Вылечилось настроек следующими параметрами systcl ядра (для дебиана закинуть надо в файлик в /etc/sysctl.d/) Копирую вместе с коментариями, которые надеюсь, поясняют суть проблемы:

# NEXT SETTINGS ARE TO AVOID SWAPPING OF APPS DUE TO TOO LARGE FILE CACHES IN MEMORY (VM disks backup)
# Reducing these is relevant with high-memory systems (>16G) to reduce absolute amounts which has to be written to disk at once
# Reducing these as below, seems to fix an issue with Win2K3 VMs sometimes spontaneously blue-screen-ing due to "hardware error" (assumingly when the caches get flushed gets too long time)

# At the default value of vfs_cache_pressure=100 the kernel will attempt to reclaim dentries and inodes at a "fair" rate with respect to pagecache and swapcache 
# reclaim. Decreasing vfs_cache_pressure causes the kernel to prefer to retain dentry and inode caches. When vfs_cache_pressure=0, the kernel will never reclaim 
# dentries and inodes due to memory pressure and this can easily lead to out-of-memory conditions. Increasing vfs_cache_pressure beyond 100 causes the kernel 
# to prefer to reclaim dentries and inodes. 
# From another resource: 
# Setting vfs_cache_pressure to low value makes sense because in most cases, the kernel needs to know the directory structure before it can use file 
# contents from the cache and flushing the directory cache too soon will make the file cache next to worthless. Consider going all the way down to 1 with 
# this setting if you have lots of files.
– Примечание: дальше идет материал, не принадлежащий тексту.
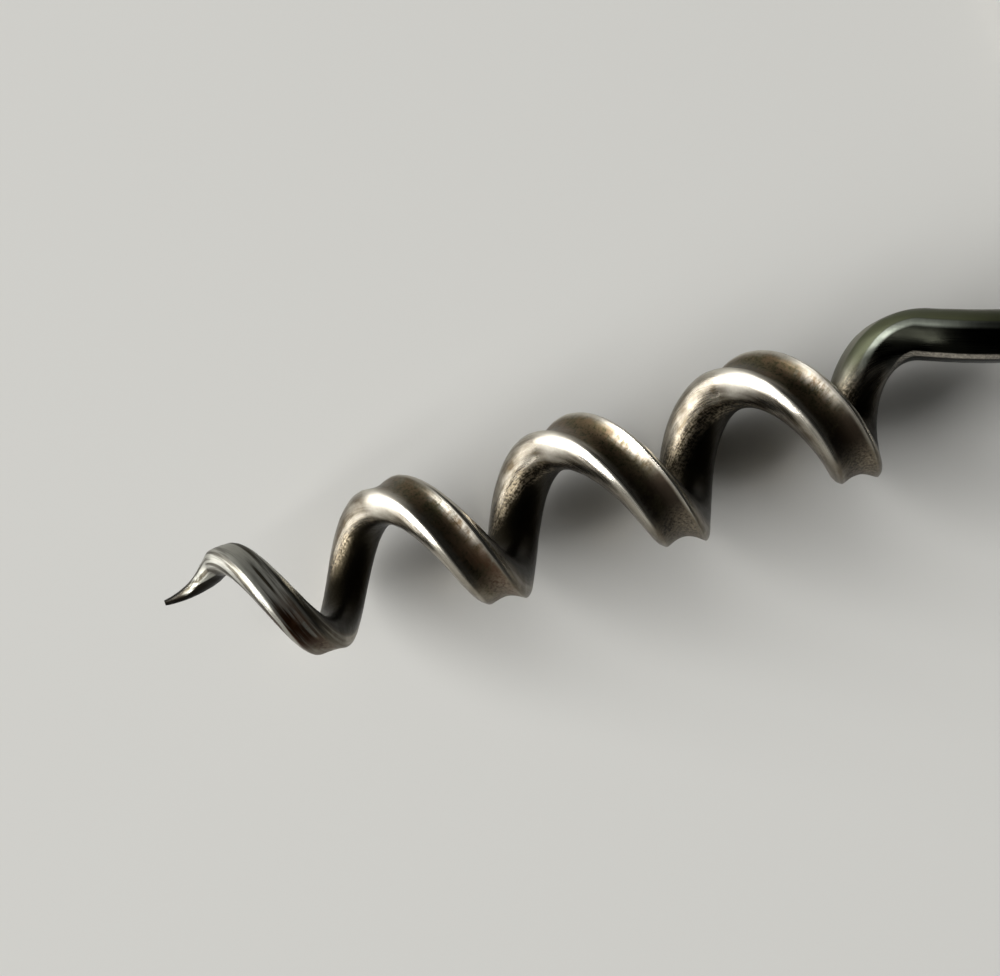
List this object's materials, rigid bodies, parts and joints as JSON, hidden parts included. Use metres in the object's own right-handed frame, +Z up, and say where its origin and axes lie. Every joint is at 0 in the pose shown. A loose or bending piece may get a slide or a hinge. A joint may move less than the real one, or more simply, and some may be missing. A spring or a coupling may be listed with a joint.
{
  "type": "peg and worm corkscrew",
  "caption": "Steel peg and worm corkscrew: a fluted right-hand helix on a shank bent into an eye, and a tapered peg with a turned knob that slides through the eye as the T handle.",
  "frame": {"origin": "on the surface that the corkscrew lies on, under the middle of its box", "axes": "+X along the worm from its point to its eye, +Y across it along the peg, towards the peg's plain end, +Z up"},
  "size_m": [0.076, 0.0646, 0.0103],
  "materials": {
    "worm_steel": "drawn and filed steel, burnished on the crests and lips, with a brown patina in the flute",
    "peg_steel": "turned steel, darkened, with handling scratches",
    "knob_steel": "turned steel, darkened in the neck and burnished on the ball"
  },
  "bodies": {
    "worm": {"worm": "worm_steel"},
    "peg": {"peg_rod": "peg_steel", "peg_head": "knob_steel"}
  },
  "joints": [
    {"name": "peg_slide", "type": "slide", "parent": "worm", "child": "peg", "axis": [0, -1, 0], "range_m": [-0.0238, 0.0352]}
  ]
}
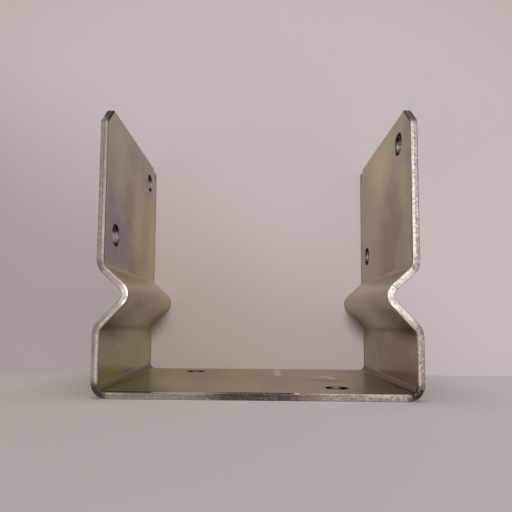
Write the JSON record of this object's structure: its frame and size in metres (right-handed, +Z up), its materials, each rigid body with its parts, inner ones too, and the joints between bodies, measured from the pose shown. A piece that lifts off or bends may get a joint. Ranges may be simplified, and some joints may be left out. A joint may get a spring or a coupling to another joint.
{
  "type": "post anchor",
  "caption": "U-shaped post anchor folded from one steel strap, with a V crimp across each leg, clipped top corners and punched bolt holes in the legs and base.",
  "frame": {"origin": "middle of the base's underside", "axes": "+X from leg to leg, +Y across the strap's width, +Z up the legs"},
  "size_m": [0.129, 0.0886, 0.1185],
  "materials": {
    "zinc_plated_steel": "dull zinc plate, sheared edges"
  },
  "bodies": {
    "root": {"anchor_strap": "zinc_plated_steel"}
  },
  "joints": []
}
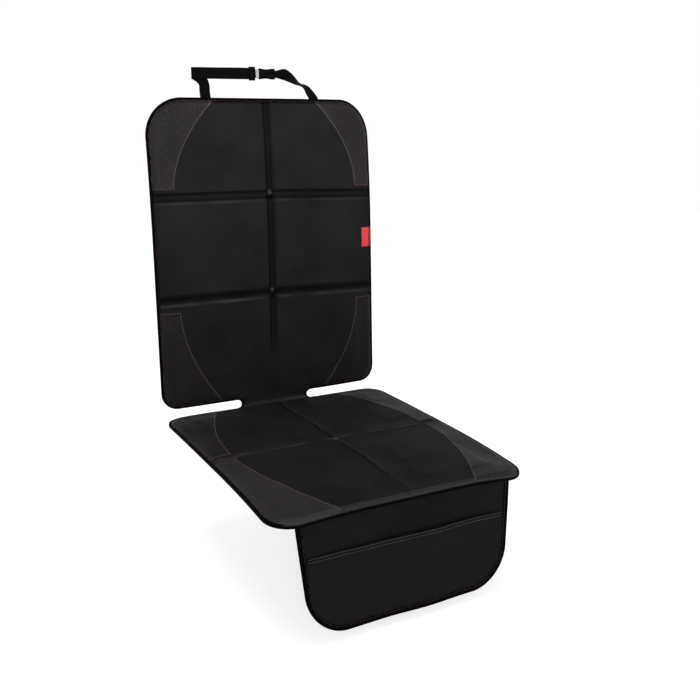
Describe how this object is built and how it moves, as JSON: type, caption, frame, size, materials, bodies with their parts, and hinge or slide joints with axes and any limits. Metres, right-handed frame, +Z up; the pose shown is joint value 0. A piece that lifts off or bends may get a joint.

Setting this to big value is sensible only if you have only a few big files that are constantly being re-read.
# V: INCREASE IT (it defaults to 100) to AVOID backuping huge VM disk files to kick qemu in swap! See last remark above.
# vm.vfs_cache_pressure = 300
vm.vfs_cache_pressure = 150

# dirty_ratio, dirty_background_ratio:
# Lowering them from standard values causes everything to be flushed to disk rather than storing much in RAM. It helps large memory systems, which would normally 
# flush a 45G-90G pagecache to disk, causing huge wait times for front-end applications, decreasing overall responsiveness and interactivity. 
# https://lonesysadmin.net/2013/12/22/better-linux-disk-caching-performance-vm-dirty_ratio/

# vm.dirty_ratio is percentage of system memory which when dirty, *the process doing writes* would block and write out dirty pages to the disks
# Contains, as a percentage of total available memory that contains free pages and reclaimable pages, the number of pages at which a process which is generating disk writes will itself start writing out dirty data.
# tell the kernel to use up to 4% (96G*0.02=~4G) of the RAM as cache for writes (defaults to 20%)
# Try to decrease to see whether a spontaneous shutdown (Hardware failure) of the VMs will cease

# vm.dirty_ratio is the absolute maximum amount of system memory that can be filled with dirty pages before everything must get committed to disk. When the 
#       system gets to this point all new I/O blocks until dirty pages have been written to disk. This is often the source of long I/O pauses, but is a 
#       safeguard against too much data being cached unsafely in memory.
# It is a percentage
# Defaults to 20
# Has to be small for a VM host with slow IO (classic HDDs) so it does not "stall" for long when flushing which VMs do not like!!
vm.dirty_ratio = 5

# vm.dirty_background_ratio is the percentage of system memory which when dirty *then system* can start writing data to the disks
# Contains, as a percentage of total available memory that contains free pages and reclaimable pages, the number of pages at which the background kernel flusher threads will start writing out dirty data.
# instruct kernel to use up to 1% of RAM (~=1G) before slowing down the process that's writing (default for dirty_background_ratio is 10).
# Try to decrease to see whether a spontaneous shutdown (Hardware failure) of the VMs will cease

# vm.dirty_background_ratio is the percentage of system memory that can be filled with “dirty” pages — memory pages that still need to be written to disk — 
#       before the pdflush/flush/kdmflush background processes kick in to write it to disk. My example is 10%, so if my virtual server has 32 GB of memory 
#       that’s 3.2 GB of data that can be sitting in RAM before something is done.
# It is a percentage
# Defaults to 10
# Has to be small for a VM host with slow IO (classic HDDs) so it does not "stall" for long when flushing which VMs do not like!!
vm.dirty_background_ratio = 1

# if you need settin even lower than 1% (server with very large mem), use the absolute value based sister 
# parameters: vm.dirty_background_bytes and vm.dirty_bytes which can be tuned exactly

По сути дело было в том, что очевидно доходило до критического предела vm.dirty_ratio (так как грязные страницы росли быстрее чем оно сумевало flush-ить их на диски) - тогда практически все IO подвисает пока процент грязных страниц не упадет под vm.dirty_ratio. Виндовым виртуалкам это не нравилось.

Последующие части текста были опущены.